Poderia pensar-se, que seria fácil dividi-las criteriosamente, esquecendo o significado afetivo. Mas de acordo com que critério? A quem pertence uma fotografia? Ao fotógrafo? Ao que está presente na fotografia? A ambos? Não, não é pssível.
Qual é o lugar das pessoas numa fotografia quando ocorre uma “reconstituição” familiar? Por vezes há situações embaraçosas. Quando se realizam “festas de família”, nota-se por vezes a existência de um personagem com uma função importante, o fotógrafo, pago para registar o evento. Recordo um casamento, cujos noivos vinham de anteriores casamentos. O fotógrafo “oficial” percorria as salas anunciando, pleno de boa vontade: “Podem ir para o jardim para a foto de família?” Notei que os grupos, onde me incluia num, estavam indecisos, como se não soubessem bem, de que família se tratava.
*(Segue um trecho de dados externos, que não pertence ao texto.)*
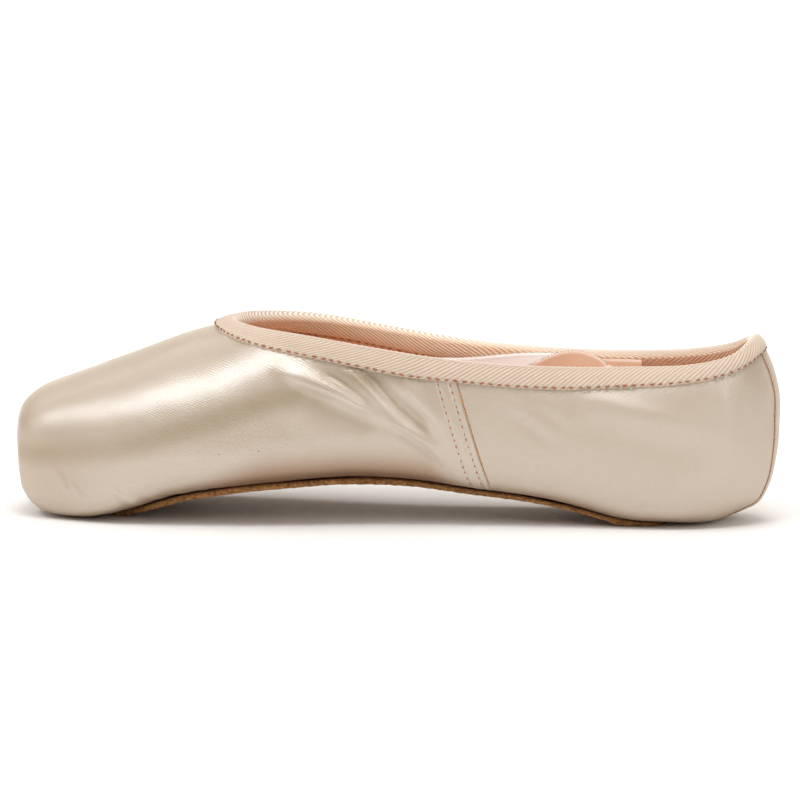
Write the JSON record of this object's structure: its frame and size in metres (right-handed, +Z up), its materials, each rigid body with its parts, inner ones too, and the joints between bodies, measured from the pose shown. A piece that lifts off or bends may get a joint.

Não caros leitores, esta não é uma anedota, mas uma situação que revela a incerteza partilhada, quanto aos limites e definição das famílias “reconstituídas”.
De facto, por ocasião de uma festa, as fotografias destinadas a guardar a recordação, irão testemunhar a presença ou ausência de certos membros e a sua justificação irá contribuir na definição do sistema familiar de momento.
A utilização de “álbuns de família” poderá constituir um interessante elemento para traçar a evolução das diferentes estruturas familiares e criar novos laços após separações. Numa próxima oportunidade voltaremos a abordar esta questão.